## Provided records
============================================================

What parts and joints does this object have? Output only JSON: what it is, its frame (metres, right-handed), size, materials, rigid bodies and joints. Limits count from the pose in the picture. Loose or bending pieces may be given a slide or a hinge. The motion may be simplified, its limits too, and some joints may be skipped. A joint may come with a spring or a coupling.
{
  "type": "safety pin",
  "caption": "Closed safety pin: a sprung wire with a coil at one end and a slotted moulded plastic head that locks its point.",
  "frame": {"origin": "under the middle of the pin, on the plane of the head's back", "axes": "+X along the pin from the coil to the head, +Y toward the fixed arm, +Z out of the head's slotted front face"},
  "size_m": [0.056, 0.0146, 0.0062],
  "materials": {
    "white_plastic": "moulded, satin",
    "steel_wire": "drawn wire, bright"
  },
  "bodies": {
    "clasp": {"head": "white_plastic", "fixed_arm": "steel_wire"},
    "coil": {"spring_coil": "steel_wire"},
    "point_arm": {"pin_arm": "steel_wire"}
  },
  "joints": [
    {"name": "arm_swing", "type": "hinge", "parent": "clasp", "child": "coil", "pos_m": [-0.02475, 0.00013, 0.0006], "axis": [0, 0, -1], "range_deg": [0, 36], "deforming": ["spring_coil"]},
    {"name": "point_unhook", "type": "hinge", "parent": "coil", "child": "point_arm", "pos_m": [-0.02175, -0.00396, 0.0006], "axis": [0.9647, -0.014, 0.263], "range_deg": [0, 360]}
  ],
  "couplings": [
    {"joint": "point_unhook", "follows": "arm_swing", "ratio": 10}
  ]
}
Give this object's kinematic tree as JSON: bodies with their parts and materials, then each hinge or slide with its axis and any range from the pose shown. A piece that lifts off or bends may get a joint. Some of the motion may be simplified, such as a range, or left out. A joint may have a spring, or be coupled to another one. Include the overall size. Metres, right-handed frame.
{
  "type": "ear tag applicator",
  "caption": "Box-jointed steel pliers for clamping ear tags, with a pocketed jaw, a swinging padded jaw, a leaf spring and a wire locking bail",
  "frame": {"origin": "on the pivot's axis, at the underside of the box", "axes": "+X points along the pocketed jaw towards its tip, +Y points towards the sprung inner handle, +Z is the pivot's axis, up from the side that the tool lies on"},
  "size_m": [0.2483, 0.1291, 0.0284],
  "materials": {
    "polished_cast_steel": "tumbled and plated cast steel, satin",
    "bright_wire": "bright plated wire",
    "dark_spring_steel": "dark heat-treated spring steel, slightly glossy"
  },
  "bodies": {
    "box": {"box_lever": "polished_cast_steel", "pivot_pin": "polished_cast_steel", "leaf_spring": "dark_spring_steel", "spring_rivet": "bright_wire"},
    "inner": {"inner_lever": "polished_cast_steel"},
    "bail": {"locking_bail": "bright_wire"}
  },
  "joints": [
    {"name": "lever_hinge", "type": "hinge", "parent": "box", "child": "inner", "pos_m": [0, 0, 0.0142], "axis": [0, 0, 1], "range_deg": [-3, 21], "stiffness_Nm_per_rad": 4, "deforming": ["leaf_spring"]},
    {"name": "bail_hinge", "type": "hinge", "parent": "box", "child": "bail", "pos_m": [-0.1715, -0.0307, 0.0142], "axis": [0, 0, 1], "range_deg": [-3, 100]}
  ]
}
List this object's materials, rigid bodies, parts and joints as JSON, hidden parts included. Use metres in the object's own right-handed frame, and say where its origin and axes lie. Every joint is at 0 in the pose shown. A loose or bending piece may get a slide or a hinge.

============================================================

## Given instruction
Reproduce the complete data exactly as presented above.

## Task output
What parts and joints does this object have? Output only JSON: what it is, its frame (metres, right-handed), size, materials, rigid bodies and joints. Limits count from the pose in the picture. Loose or bending pieces may be given a slide or a hinge. The motion may be simplified, its limits too, and some joints may be skipped. A joint may come with a spring or a coupling.
{
  "type": "safety pin",
  "caption": "Closed safety pin: a sprung wire with a coil at one end and a slotted moulded plastic head that locks its point.",
  "frame": {"origin": "under the middle of the pin, on the plane of the head's back", "axes": "+X along the pin from the coil to the head, +Y toward the fixed arm, +Z out of the head's slotted front face"},
  "size_m": [0.056, 0.0146, 0.0062],
  "materials": {
    "white_plastic": "moulded, satin",
    "steel_wire": "drawn wire, bright"
  },
  "bodies": {
    "clasp": {"head": "white_plastic", "fixed_arm": "steel_wire"},
    "coil": {"spring_coil": "steel_wire"},
    "point_arm": {"pin_arm": "steel_wire"}
  },
  "joints": [
    {"name": "arm_swing", "type": "hinge", "parent": "clasp", "child": "coil", "pos_m": [-0.02475, 0.00013, 0.0006], "axis": [0, 0, -1], "range_deg": [0, 36], "deforming": ["spring_coil"]},
    {"name": "point_unhook", "type": "hinge", "parent": "coil", "child": "point_arm", "pos_m": [-0.02175, -0.00396, 0.0006], "axis": [0.9647, -0.014, 0.263], "range_deg": [0, 360]}
  ],
  "couplings": [
    {"joint": "point_unhook", "follows": "arm_swing", "ratio": 10}
  ]
}
Give this object's kinematic tree as JSON: bodies with their parts and materials, then each hinge or slide with its axis and any range from the pose shown. A piece that lifts off or bends may get a joint. Some of the motion may be simplified, such as a range, or left out. A joint may have a spring, or be coupled to another one. Include the overall size. Metres, right-handed frame.
{
  "type": "ear tag applicator",
  "caption": "Box-jointed steel pliers for clamping ear tags, with a pocketed jaw, a swinging padded jaw, a leaf spring and a wire locking bail",
  "frame": {"origin": "on the pivot's axis, at the underside of the box", "axes": "+X points along the pocketed jaw towards its tip, +Y points towards the sprung inner handle, +Z is the pivot's axis, up from the side that the tool lies on"},
  "size_m": [0.2483, 0.1291, 0.0284],
  "materials": {
    "polished_cast_steel": "tumbled and plated cast steel, satin",
    "bright_wire": "bright plated wire",
    "dark_spring_steel": "dark heat-treated spring steel, slightly glossy"
  },
  "bodies": {
    "box": {"box_lever": "polished_cast_steel", "pivot_pin": "polished_cast_steel", "leaf_spring": "dark_spring_steel", "spring_rivet": "bright_wire"},
    "inner": {"inner_lever": "polished_cast_steel"},
    "bail": {"locking_bail": "bright_wire"}
  },
  "joints": [
    {"name": "lever_hinge", "type": "hinge", "parent": "box", "child": "inner", "pos_m": [0, 0, 0.0142], "axis": [0, 0, 1], "range_deg": [-3, 21], "stiffness_Nm_per_rad": 4, "deforming": ["leaf_spring"]},
    {"name": "bail_hinge", "type": "hinge", "parent": "box", "child": "bail", "pos_m": [-0.1715, -0.0307, 0.0142], "axis": [0, 0, 1], "range_deg": [-3, 100]}
  ]
}
List this object's materials, rigid bodies, parts and joints as JSON, hidden parts included. Use metres in the object's own right-handed frame, and say where its origin and axes lie. Every joint is at 0 in the pose shown. A loose or bending piece may get a slide or a hinge.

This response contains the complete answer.